While Jackie Brown has most of the characteristic traits of a Quentin Tarantino film, there is one thing about it which sets it apart – and which is also perhaps why the film never got its due. Unlike most of Tarantino's other films, Jackie Brown does not make use of fantastic stylizations. There are no ultraviolent action sequences, no long-winding dialogues that sound more like poetry than like film dialogue, no rambunctiously dramatic character introductions. On the contrary, it harks back to an era of noir films, where the constant flux of relationships between characters guide the plot forward, and not the other way around. What's more, Tarantino spends an uncharacteristic amount of time to establish the relationship between his characters. After such contrastingly different films as Pulp Fiction and Reservoir Dogs that came to 'define' Tarantino's filmmaking style, the audiences perhaps could not reconcile with this new creative side to him. The closest he ever came to doing something similar was The Hateful Eight (2015), but that film too had exotic locations and massive mounting to fit his most commonly accepted style. And this is tragic, in the sense that the lukewarm response to Jackie Brown permanently shut out an entirely different Tarantino to us.
Tarantino brought veteran African-American actress Pam Grier out of obscurity and cast her as Jackie Brown. That he did it purely for his love of blaxploitation films which he had grown up watching as a kid is evident from the fact that in the original novel, the character was not black. Tarantino even borrowed from the title of Grier's cult-classic blax film Foxy Brown (1974), whereas the original character was named Jackie Burke.
Tarantino brought veteran African-American actress Pam Grier out of obscurity and cast her as Jackie Brown. That he did it purely for his love of blaxploitation films which he had grown up watching as a kid is evident from the fact that in the original novel, the character was not black. Tarantino even borrowed from the title of Grier's cult-classic blax film Foxy Brown (1974), whereas the original character was named Jackie Burke. These are small and yet effective ways in which Tarantino makes race an important element of his commentary – by making a statement on how prejudices originating from skin colour may force a helpless aging woman to fend for herself. When everyone tries to take advantage of her, this middle-aged black woman refuses to cower down and pulls the perfect stunt to walk away into the sunset. This is a steady theme that Tarantino has revisited in his later films, including Django Unchained.

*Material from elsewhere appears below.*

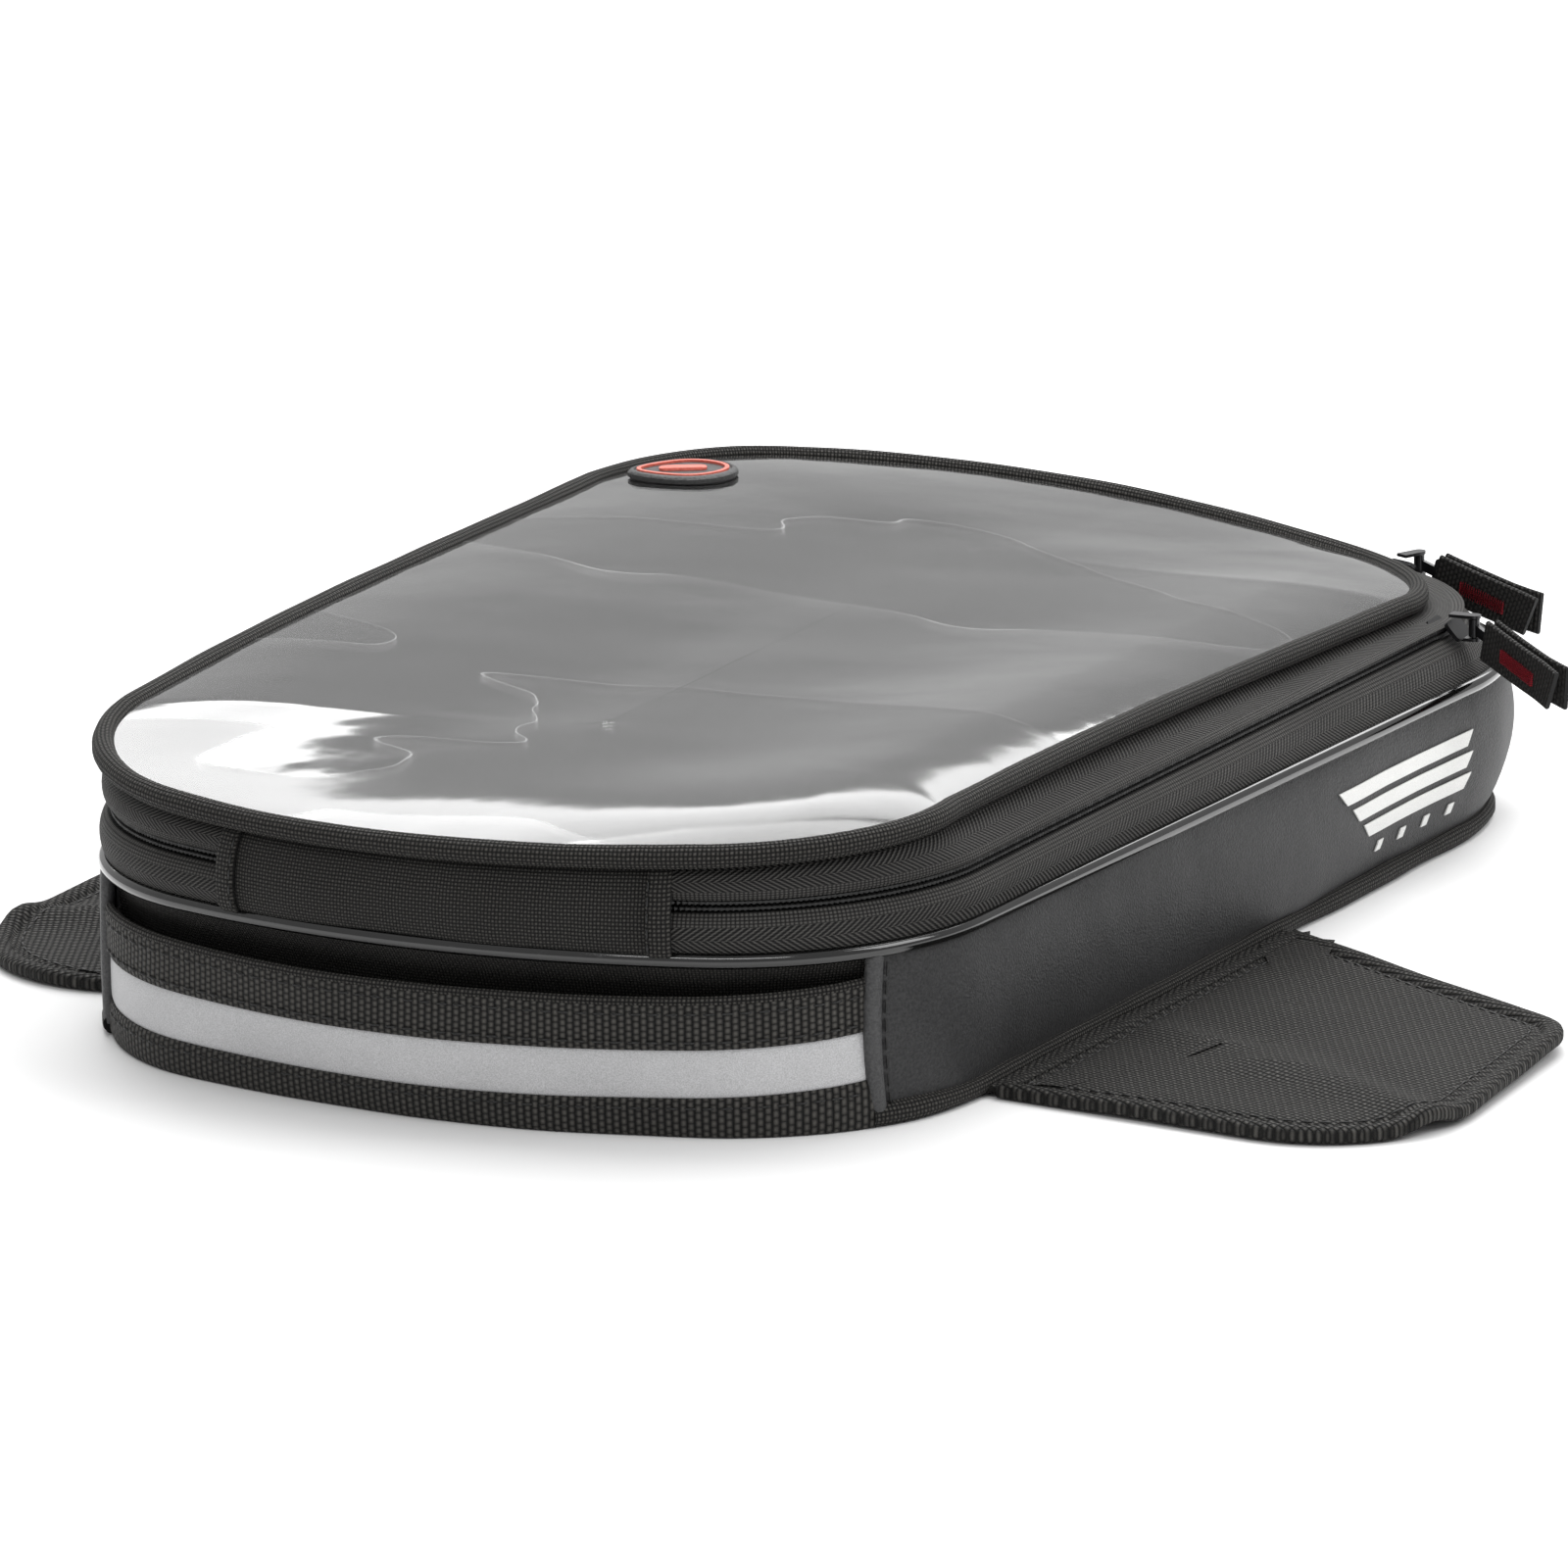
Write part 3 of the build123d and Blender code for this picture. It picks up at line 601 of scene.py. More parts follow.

The other remarkable thing about Jackie Brown is the way it draws us into the narrative. Right from the opening scene, where we see Jackie moving down an airport travellator as the tune of Bobby Womack's 'Across the 110th Street' sets the mood, pace, setting and the ghetto-survival message of the film, we are hooked. The performances themselves are top-notch – be it Samuel Jackson as the merciless Ordell Robbie, or Robert De Niro in one of his most underappreciated roles as Louis Gara – Robbie's former cellmate and reticent friend. Bridget Fonda plays Melanie – Robbie's perpetually irritating girlfriend – like the role was written for her. But perhaps the best of the lot comes from Robert Forster, who puts up a nuanced and muted performance as the aged bondsman Max Cherry who gets caught in a series of cons and tricks against both sides of the law merely because he is lonely. Coming out of a long and hopeless career slump, Forster's performance went on to earn him a nomination for the award for Best Supporting Actor at the Oscars that year.
It only takes a mind stripped of preconceived notions to enjoy Jackie Brown – notions such as the one that dictate that a specific filmmaker can only make a specific kind of movies. One can only wish that the film would have found a more far reaching appeal. Perhaps then, we would have been able to understand the true potential of this remarkable filmmaker. Because thirty years on, as he advances closer and closer to his much debated and self-proclaimed retirement from filmmaking, it almost feels like Quentin Tarantino has just begun.